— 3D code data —

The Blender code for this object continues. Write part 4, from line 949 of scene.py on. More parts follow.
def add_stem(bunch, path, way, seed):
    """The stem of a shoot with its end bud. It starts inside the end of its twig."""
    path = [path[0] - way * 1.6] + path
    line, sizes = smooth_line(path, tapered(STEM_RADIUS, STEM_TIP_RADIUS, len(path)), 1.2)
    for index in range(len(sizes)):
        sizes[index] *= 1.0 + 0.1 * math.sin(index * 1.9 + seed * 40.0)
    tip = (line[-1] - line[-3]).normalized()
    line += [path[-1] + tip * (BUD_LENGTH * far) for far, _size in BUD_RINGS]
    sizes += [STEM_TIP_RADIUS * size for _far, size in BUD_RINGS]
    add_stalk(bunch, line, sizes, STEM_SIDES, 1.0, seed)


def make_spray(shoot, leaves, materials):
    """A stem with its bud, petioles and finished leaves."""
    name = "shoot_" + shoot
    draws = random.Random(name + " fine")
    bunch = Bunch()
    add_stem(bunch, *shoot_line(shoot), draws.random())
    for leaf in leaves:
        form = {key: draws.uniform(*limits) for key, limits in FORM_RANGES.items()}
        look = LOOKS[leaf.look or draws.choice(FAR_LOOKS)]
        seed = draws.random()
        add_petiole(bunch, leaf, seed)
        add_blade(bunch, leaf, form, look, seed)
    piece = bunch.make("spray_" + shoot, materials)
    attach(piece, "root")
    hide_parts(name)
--
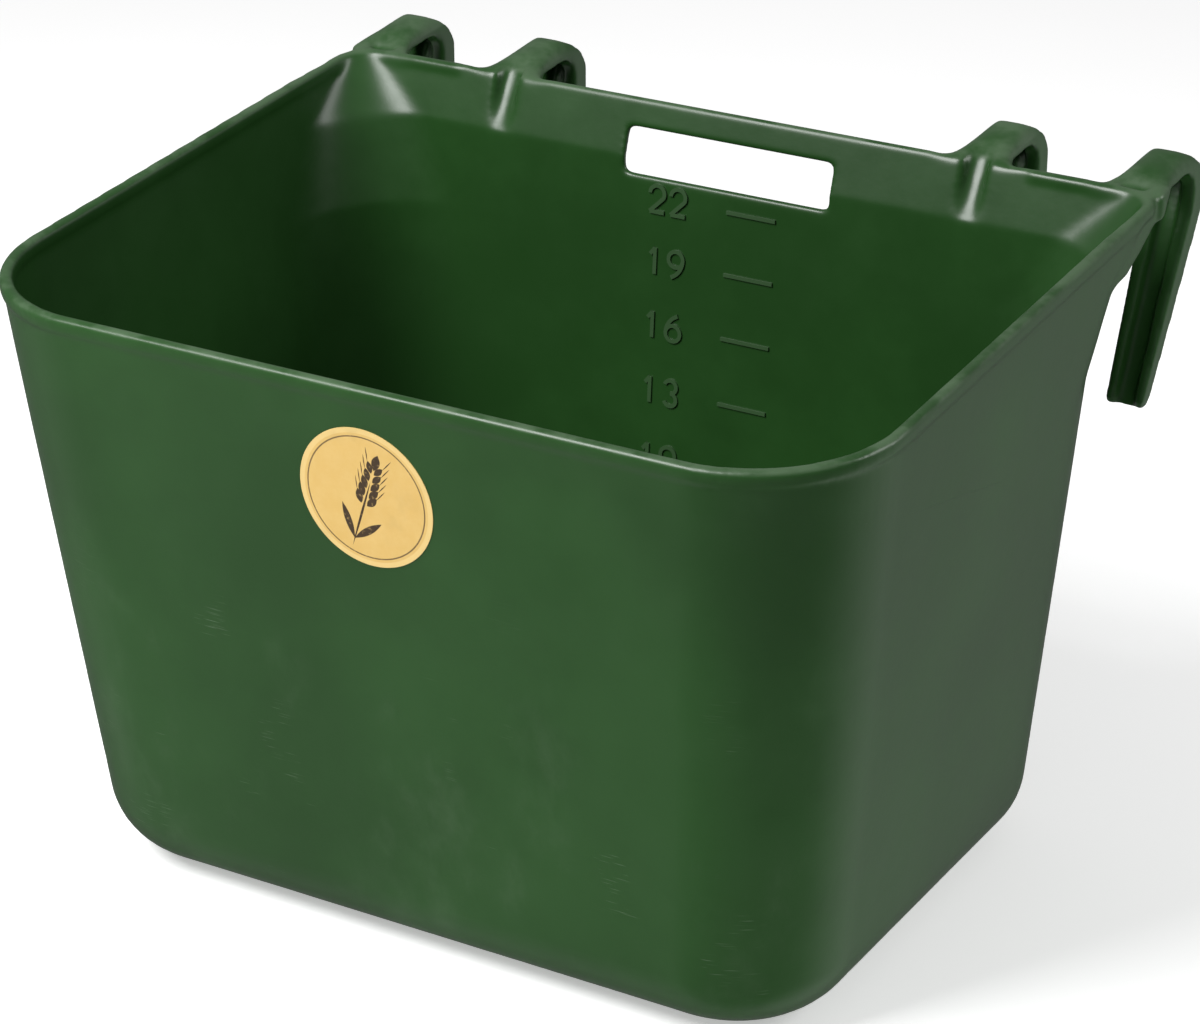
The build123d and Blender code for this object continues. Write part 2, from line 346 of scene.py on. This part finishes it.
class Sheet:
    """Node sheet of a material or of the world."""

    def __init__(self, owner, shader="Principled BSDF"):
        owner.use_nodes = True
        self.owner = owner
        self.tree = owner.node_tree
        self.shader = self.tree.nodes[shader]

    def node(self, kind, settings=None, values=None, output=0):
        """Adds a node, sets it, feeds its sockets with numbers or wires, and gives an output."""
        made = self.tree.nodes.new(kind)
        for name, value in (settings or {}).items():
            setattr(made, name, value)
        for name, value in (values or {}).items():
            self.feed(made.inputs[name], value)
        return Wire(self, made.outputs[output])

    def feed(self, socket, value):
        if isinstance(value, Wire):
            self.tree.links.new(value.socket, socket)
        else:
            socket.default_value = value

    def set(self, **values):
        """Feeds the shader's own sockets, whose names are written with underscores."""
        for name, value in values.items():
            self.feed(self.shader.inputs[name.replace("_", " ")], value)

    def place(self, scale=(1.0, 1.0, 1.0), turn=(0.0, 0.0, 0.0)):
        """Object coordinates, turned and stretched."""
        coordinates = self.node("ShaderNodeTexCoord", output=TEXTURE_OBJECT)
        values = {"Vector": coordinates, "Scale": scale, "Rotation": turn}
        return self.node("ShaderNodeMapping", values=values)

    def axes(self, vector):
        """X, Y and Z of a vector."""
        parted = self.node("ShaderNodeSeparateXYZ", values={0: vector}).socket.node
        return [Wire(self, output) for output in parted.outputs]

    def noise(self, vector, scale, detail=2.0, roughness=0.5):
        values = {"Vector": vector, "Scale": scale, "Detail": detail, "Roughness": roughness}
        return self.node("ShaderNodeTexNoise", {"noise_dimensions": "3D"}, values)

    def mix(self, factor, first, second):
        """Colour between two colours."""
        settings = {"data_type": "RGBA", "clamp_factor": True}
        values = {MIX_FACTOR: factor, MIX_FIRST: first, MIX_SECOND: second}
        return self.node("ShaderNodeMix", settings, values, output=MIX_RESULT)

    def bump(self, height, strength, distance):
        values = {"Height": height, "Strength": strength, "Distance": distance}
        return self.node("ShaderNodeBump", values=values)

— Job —
Using the data above, extract exactly the lines from the one that holds "The build123d and" to the one that holds "socket.default_value = value", both ends included, and no others.

— Finished answer —
The build123d and Blender code for this object continues. Write part 2, from line 346 of scene.py on. This part finishes it.
class Sheet:
    """Node sheet of a material or of the world."""

    def __init__(self, owner, shader="Principled BSDF"):
        owner.use_nodes = True
        self.owner = owner
        self.tree = owner.node_tree
        self.shader = self.tree.nodes[shader]

    def node(self, kind, settings=None, values=None, output=0):
        """Adds a node, sets it, feeds its sockets with numbers or wires, and gives an output."""
        made = self.tree.nodes.new(kind)
        for name, value in (settings or {}).items():
            setattr(made, name, value)
        for name, value in (values or {}).items():
            self.feed(made.inputs[name], value)
        return Wire(self, made.outputs[output])

    def feed(self, socket, value):
        if isinstance(value, Wire):
            self.tree.links.new(value.socket, socket)
        else:
            socket.default_value = value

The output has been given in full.